> [THE REQUEST]:
Check each line of the entries below for the string "object"; copy every line where it appears.

> [SUPPLIED DATA]:
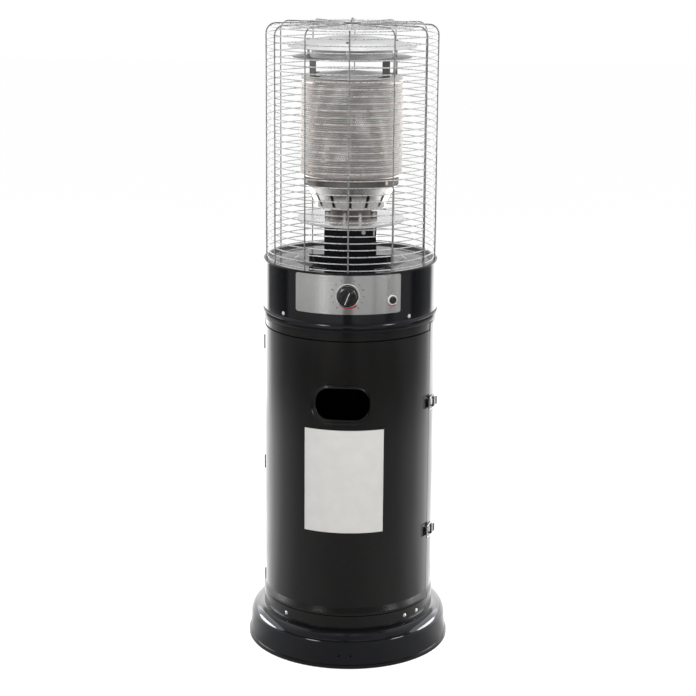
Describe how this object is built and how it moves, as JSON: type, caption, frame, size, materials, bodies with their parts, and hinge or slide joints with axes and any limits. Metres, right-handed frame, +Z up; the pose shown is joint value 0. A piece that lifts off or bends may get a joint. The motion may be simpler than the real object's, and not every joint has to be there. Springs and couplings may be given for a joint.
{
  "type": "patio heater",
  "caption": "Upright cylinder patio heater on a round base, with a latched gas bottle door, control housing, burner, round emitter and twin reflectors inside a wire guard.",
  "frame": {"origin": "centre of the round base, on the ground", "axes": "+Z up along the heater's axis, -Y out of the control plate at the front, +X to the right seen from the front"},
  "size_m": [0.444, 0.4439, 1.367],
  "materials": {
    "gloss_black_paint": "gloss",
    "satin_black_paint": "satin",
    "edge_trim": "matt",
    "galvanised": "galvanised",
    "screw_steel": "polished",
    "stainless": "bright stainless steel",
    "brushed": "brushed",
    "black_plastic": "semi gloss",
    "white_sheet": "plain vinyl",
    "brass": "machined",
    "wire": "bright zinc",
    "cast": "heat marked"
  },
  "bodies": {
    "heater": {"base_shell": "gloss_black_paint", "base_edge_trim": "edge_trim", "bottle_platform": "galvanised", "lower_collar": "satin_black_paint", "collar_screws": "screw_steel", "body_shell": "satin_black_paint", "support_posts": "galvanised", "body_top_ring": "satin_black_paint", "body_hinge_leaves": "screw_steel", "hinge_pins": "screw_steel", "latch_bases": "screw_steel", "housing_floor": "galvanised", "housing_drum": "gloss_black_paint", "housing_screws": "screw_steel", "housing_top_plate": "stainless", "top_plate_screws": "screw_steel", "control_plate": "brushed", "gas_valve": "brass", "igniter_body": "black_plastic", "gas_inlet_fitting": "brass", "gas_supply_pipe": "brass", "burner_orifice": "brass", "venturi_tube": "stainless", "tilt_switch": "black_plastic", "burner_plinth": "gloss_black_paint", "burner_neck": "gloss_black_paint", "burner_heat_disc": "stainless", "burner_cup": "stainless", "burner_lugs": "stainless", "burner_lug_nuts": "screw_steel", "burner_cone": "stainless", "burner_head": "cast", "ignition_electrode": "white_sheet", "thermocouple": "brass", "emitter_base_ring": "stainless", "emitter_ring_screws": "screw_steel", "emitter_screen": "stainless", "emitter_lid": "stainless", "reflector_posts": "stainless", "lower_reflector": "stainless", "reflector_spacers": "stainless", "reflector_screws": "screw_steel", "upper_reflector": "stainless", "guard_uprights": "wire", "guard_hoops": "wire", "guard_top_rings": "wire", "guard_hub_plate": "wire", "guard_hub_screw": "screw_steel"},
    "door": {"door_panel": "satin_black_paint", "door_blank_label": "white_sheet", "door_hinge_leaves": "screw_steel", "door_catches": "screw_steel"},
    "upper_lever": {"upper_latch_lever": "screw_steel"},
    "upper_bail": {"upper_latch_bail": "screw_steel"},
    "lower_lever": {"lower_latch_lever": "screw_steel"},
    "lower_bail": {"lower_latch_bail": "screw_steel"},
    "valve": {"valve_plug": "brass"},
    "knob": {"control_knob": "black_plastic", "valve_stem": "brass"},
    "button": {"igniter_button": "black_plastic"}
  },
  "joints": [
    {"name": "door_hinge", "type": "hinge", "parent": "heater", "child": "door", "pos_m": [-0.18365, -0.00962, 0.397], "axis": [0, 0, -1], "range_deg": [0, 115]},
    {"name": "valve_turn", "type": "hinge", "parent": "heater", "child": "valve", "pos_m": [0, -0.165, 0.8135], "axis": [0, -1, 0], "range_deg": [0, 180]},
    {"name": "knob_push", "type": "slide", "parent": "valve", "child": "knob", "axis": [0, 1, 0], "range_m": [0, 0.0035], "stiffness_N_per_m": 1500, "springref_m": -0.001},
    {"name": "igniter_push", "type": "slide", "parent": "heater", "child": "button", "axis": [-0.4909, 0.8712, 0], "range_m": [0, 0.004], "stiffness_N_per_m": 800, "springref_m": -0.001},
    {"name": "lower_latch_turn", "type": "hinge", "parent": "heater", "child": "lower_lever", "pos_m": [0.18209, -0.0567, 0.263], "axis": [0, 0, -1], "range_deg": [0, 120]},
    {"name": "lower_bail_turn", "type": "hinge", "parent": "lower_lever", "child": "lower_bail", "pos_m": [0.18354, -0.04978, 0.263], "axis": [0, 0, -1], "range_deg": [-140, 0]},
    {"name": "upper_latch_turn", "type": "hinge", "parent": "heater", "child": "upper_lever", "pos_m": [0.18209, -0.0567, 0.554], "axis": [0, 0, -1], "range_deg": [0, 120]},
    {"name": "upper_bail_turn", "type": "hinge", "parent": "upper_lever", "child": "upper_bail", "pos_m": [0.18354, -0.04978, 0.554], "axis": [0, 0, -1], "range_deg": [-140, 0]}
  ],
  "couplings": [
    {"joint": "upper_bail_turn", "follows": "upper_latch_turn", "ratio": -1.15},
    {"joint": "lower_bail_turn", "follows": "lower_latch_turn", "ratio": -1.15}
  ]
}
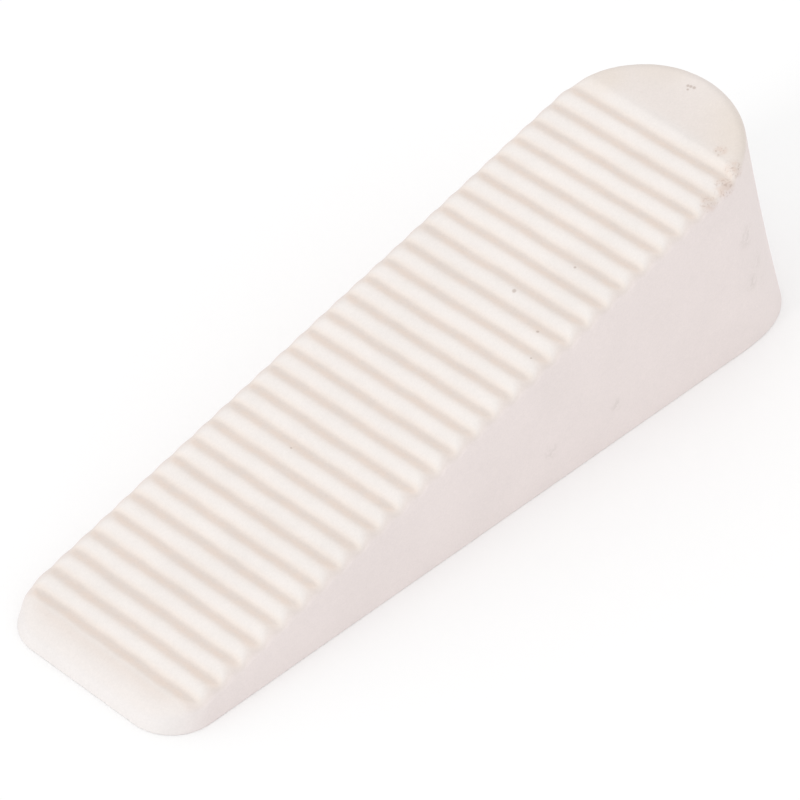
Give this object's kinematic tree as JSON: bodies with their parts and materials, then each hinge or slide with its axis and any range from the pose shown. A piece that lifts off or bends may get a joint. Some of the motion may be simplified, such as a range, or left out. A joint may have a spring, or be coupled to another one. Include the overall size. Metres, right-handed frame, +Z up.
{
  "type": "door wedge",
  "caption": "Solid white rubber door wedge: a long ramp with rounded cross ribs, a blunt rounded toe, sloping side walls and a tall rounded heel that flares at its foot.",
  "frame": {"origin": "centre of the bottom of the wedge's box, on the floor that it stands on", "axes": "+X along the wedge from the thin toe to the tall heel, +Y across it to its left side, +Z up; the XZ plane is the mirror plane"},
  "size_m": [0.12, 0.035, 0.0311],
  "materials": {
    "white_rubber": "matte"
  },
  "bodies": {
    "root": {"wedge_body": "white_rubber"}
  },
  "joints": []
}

> [EXERCISE RESPONSE]:
Describe how this object is built and how it moves, as JSON: type, caption, frame, size, materials, bodies with their parts, and hinge or slide joints with axes and any limits. Metres, right-handed frame, +Z up; the pose shown is joint value 0. A piece that lifts off or bends may get a joint. The motion may be simpler than the real object's, and not every joint has to be there. Springs and couplings may be given for a joint.
Give this object's kinematic tree as JSON: bodies with their parts and materials, then each hinge or slide with its axis and any range from the pose shown. A piece that lifts off or bends may get a joint. Some of the motion may be simplified, such as a range, or left out. A joint may have a spring, or be coupled to another one. Include the overall size. Metres, right-handed frame, +Z up.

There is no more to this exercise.